经过这次教训,小高警官也不敢在我面前张牙舞爪了,杨警官让他请假回去休息个几天,接着亲自开车把我送回了小区。
路上我跟杨警官聊起了房东的事,说到底,我被带进警局询问了一天,到现在还没搞清楚勇哥的确切死法。
杨警官也是无奈,叹口气说,“不瞒你说,陈勇的死法很怪,我们检查了他的尸体,没有发现一点伤口,尸体被发现时瞳孔放大,嘴巴大张,表情也很怪异,好像看到了什么特别可怕的东西,更像是被活活吓死的。”
正因为勇哥的死法太奇怪,警方一点头绪都调查不出来,而我又是案发前唯一一个和勇哥发生过争执的人,他们才不得不把突破口放在我身上。
我听完也纳了闷,正常人怎么会被活活吓死?除非是有心脏病或者高血压之类的毛病。
杨警官摇头,“我看过死者的健康报告,他上半年体检过一次,身体很健康,根本没有你说的这些疾病。”
我开始意识到这件事不简单,虽然勇哥的死跟我没啥关系,可毕竟牵扯到我了,低头思索了一下,随即对杨警官提出一个要求,
“能不能让我看看尸体?”
杨警官一愣,有些为难,说破案是警察的事,你又不是警务人员……
我笑笑说,“不行就算了,我只是好奇而已。”
回了小区,我目送杨警官离开,打了个哈欠正要回家补觉,冷不丁手机铃声响起来,一看来电显示,居然是黄仁义打来的。
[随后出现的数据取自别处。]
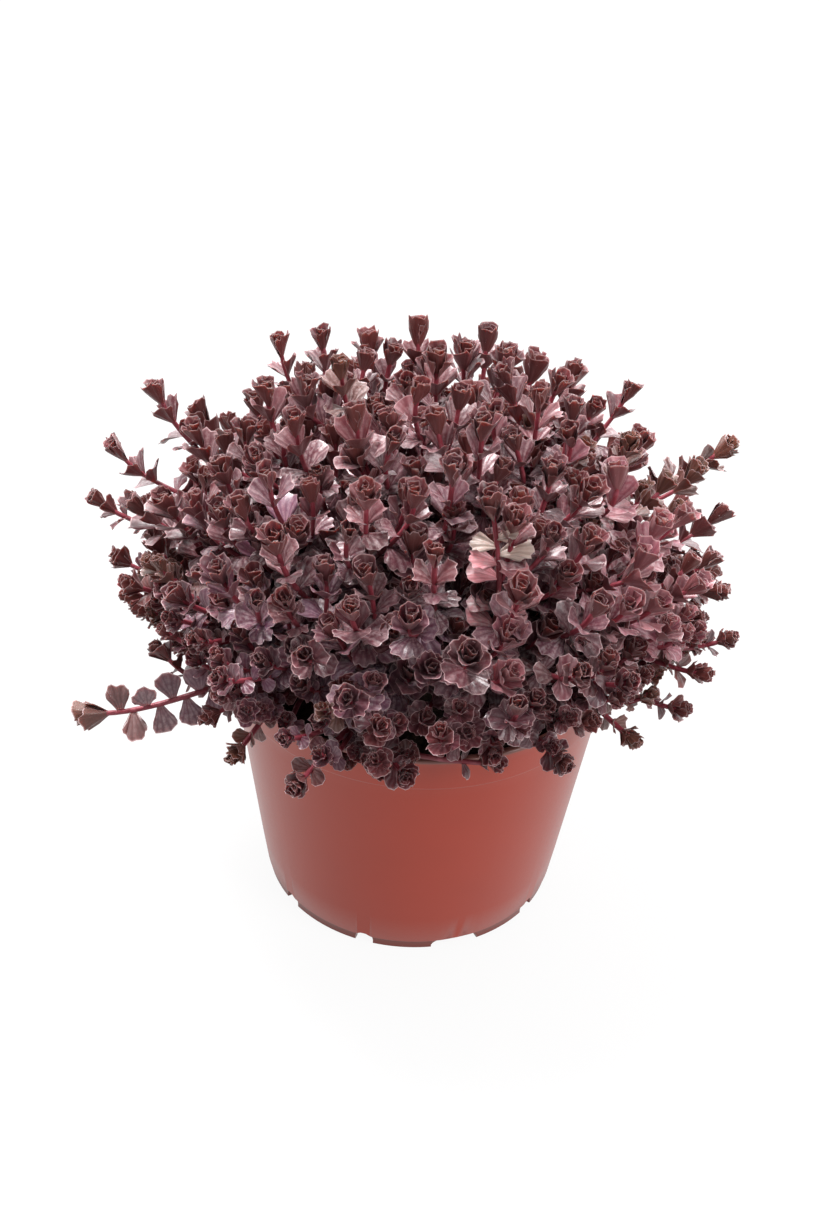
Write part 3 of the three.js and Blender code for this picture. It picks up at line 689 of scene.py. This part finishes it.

我有点不想接,上次去他那里购买龙蕨草,足足被坑了三万多,一想起这事我就火大,害我连觉都睡不好。
可转念一想,这次我遭了场无妄之灾,要不是黄仁义向警察提供了不在场证明,搞不好自己现在还被关在号子里出不来。
想想我也就释然了,接通了手机,询问黄仁义打电话有什么事。
丫的开口就没个正形,“周老弟,听说你卷上了一场凶杀案,警察都把电话打到我这里来了,到底啥情况啊,人不会真是被你杀的吧?”
我被气的直翻白眼,说人要是我杀的,还能被放出来接你电话吗?
黄仁义干笑了一阵,说也是,接着又问我到底咋回事。
我把前因后果一说,黄仁义立刻就觉察到了不对味,“等等,你说房东是怎么死的?”
我说我特么哪儿知道,反正警察说是被吓死的,估计错不了。黄仁义哼笑道,“放屁,好端端的一个大活人怎么会无缘无故被吓死?这件事肯定有蹊跷,搞不好是走了背字,遇上什么不干净的东西。”
我笑笑,说你丫纯属胡说八道,这光天化日朗朗乾坤,还是在城市里边,哪会有什么不干净的东西,你是不是职业病犯了,又像骗钱?
黄仁义撇嘴说,“我知道你对我有看法,但老子从来不拿死者开玩笑,算了,我又不认识你房东,管这么多干嘛,既然你小子已经出狱我也就放心了,以后有事再联系吧。”
说完他就撂了电话,我却不急着回家了,反复琢磨这件事,感觉事情确实有点蹊跷,余光看向小区后面的树林,迟疑再三,还是硬着头皮走了过去。
杨警官说过,勇哥的尸体是在小区后面的小树林里发现的,那地方距离我家不远,反正闲着也是闲着,不如去树林看看。
没一会儿我就到了地方,这片树林不大,里面杂草丛生到处堆满了垃圾,除了一些环卫工人,平时很少有人路过,我一直想不通,勇哥好端端的干嘛跑到这个鬼地方来?
进了树林,里面一片荒凉,因为出了勇哥的事,现在更没人赶紧这片树林了,当时才下午四点多,树林里的光线却显得很阴暗,我走在这条荒废的小道上,莫名其妙地感觉后背凉飕飕的,身体发凉,鸡皮疙瘩也全都立起来。
不知道为什么,这鬼地方让我产生了很强烈的排斥感,总觉得看似平静的树林下,可能隐藏着什么没被我发现的东西。